=== GIVEN PROBLEM ===
Reproduce the full listing that appears beneath this instruction exactly.

____

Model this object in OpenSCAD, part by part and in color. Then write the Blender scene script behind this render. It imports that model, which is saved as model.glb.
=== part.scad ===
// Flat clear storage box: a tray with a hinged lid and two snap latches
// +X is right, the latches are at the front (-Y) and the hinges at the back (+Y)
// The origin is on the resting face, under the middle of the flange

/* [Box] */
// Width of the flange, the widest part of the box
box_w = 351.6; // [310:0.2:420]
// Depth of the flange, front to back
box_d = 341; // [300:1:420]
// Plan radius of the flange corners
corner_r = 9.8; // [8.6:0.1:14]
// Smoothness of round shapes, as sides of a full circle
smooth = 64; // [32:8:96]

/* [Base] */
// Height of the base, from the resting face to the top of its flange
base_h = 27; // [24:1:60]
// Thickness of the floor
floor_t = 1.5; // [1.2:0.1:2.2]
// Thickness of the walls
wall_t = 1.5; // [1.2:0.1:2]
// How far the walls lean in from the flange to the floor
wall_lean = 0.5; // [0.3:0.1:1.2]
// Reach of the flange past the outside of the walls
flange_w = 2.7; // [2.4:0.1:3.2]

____

=== OUTPUT FOR THIS TASK ===
Model this object in OpenSCAD, part by part and in color. Then write the Blender scene script behind this render. It imports that model, which is saved as model.glb.
=== part.scad ===
// Flat clear storage box: a tray with a hinged lid and two snap latches
// +X is right, the latches are at the front (-Y) and the hinges at the back (+Y)
// The origin is on the resting face, under the middle of the flange

/* [Box] */
// Width of the flange, the widest part of the box
box_w = 351.6; // [310:0.2:420]
// Depth of the flange, front to back
box_d = 341; // [300:1:420]
// Plan radius of the flange corners
corner_r = 9.8; // [8.6:0.1:14]
// Smoothness of round shapes, as sides of a full circle
smooth = 64; // [32:8:96]

/* [Base] */
// Height of the base, from the resting face to the top of its flange
base_h = 27; // [24:1:60]
// Thickness of the floor
floor_t = 1.5; // [1.2:0.1:2.2]
// Thickness of the walls
wall_t = 1.5; // [1.2:0.1:2]
// How far the walls lean in from the flange to the floor
wall_lean = 0.5; // [0.3:0.1:1.2]
// Reach of the flange past the outside of the walls
flange_w = 2.7; // [2.4:0.1:3.2]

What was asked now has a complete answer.